--- Start of GIVEN DATA ---
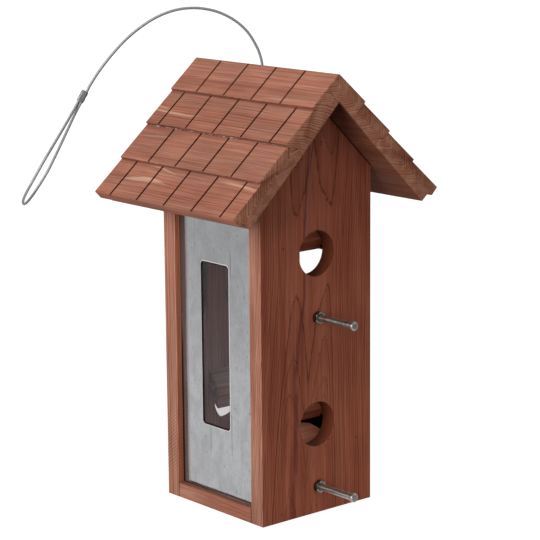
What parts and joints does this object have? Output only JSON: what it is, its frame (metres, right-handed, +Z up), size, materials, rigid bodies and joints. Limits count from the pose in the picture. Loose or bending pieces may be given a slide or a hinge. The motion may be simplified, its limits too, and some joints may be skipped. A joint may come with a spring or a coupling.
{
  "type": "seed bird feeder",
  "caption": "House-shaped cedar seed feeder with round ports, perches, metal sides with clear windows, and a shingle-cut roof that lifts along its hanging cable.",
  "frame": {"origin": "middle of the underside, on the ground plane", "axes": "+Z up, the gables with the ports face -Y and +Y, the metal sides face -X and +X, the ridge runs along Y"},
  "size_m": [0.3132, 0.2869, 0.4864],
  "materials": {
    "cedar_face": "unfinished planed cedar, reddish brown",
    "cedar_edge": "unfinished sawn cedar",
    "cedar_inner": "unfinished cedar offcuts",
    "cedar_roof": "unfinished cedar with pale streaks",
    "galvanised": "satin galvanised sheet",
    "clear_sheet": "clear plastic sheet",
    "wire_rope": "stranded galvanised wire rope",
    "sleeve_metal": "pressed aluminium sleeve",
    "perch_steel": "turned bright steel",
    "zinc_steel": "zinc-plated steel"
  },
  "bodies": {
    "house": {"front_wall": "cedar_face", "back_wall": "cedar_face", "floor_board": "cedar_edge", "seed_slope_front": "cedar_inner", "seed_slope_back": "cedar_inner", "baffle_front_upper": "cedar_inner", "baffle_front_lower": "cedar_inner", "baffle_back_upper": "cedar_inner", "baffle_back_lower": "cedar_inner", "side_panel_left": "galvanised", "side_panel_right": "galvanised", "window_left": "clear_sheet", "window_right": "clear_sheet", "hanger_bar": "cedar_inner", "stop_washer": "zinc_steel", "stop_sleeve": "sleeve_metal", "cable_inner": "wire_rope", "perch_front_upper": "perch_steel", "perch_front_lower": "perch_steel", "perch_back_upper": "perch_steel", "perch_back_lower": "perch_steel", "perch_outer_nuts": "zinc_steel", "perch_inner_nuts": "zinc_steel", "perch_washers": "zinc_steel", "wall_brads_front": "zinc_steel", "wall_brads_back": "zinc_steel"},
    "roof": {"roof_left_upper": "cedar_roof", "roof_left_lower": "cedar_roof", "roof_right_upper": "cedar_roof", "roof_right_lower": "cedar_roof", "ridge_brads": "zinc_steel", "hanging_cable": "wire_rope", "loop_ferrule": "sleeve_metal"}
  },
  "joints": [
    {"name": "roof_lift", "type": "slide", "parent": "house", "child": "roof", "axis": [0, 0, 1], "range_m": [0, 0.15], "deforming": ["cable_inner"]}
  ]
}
--- End of GIVEN DATA ---
PROBLEM STATEMENT
Each line above must be printed exactly as it appears.

REPLY TO THE EXERCISE
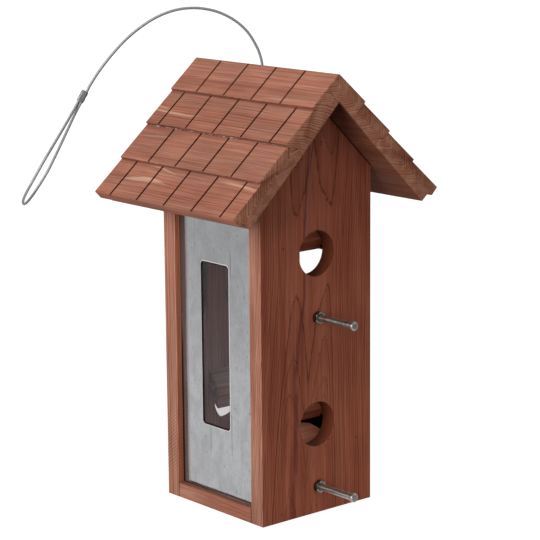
What parts and joints does this object have? Output only JSON: what it is, its frame (metres, right-handed, +Z up), size, materials, rigid bodies and joints. Limits count from the pose in the picture. Loose or bending pieces may be given a slide or a hinge. The motion may be simplified, its limits too, and some joints may be skipped. A joint may come with a spring or a coupling.
{
  "type": "seed bird feeder",
  "caption": "House-shaped cedar seed feeder with round ports, perches, metal sides with clear windows, and a shingle-cut roof that lifts along its hanging cable.",
  "frame": {"origin": "middle of the underside, on the ground plane", "axes": "+Z up, the gables with the ports face -Y and +Y, the metal sides face -X and +X, the ridge runs along Y"},
  "size_m": [0.3132, 0.2869, 0.4864],
  "materials": {
    "cedar_face": "unfinished planed cedar, reddish brown",
    "cedar_edge": "unfinished sawn cedar",
    "cedar_inner": "unfinished cedar offcuts",
    "cedar_roof": "unfinished cedar with pale streaks",
    "galvanised": "satin galvanised sheet",
    "clear_sheet": "clear plastic sheet",
    "wire_rope": "stranded galvanised wire rope",
    "sleeve_metal": "pressed aluminium sleeve",
    "perch_steel": "turned bright steel",
    "zinc_steel": "zinc-plated steel"
  },
  "bodies": {
    "house": {"front_wall": "cedar_face", "back_wall": "cedar_face", "floor_board": "cedar_edge", "seed_slope_front": "cedar_inner", "seed_slope_back": "cedar_inner", "baffle_front_upper": "cedar_inner", "baffle_front_lower": "cedar_inner", "baffle_back_upper": "cedar_inner", "baffle_back_lower": "cedar_inner", "side_panel_left": "galvanised", "side_panel_right": "galvanised", "window_left": "clear_sheet", "window_right": "clear_sheet", "hanger_bar": "cedar_inner", "stop_washer": "zinc_steel", "stop_sleeve": "sleeve_metal", "cable_inner": "wire_rope", "perch_front_upper": "perch_steel", "perch_front_lower": "perch_steel", "perch_back_upper": "perch_steel", "perch_back_lower": "perch_steel", "perch_outer_nuts": "zinc_steel", "perch_inner_nuts": "zinc_steel", "perch_washers": "zinc_steel", "wall_brads_front": "zinc_steel", "wall_brads_back": "zinc_steel"},
    "roof": {"roof_left_upper": "cedar_roof", "roof_left_lower": "cedar_roof", "roof_right_upper": "cedar_roof", "roof_right_lower": "cedar_roof", "ridge_brads": "zinc_steel", "hanging_cable": "wire_rope", "loop_ferrule": "sleeve_metal"}
  },
  "joints": [
    {"name": "roof_lift", "type": "slide", "parent": "house", "child": "roof", "axis": [0, 0, 1], "range_m": [0, 0.15], "deforming": ["cable_inner"]}
  ]
}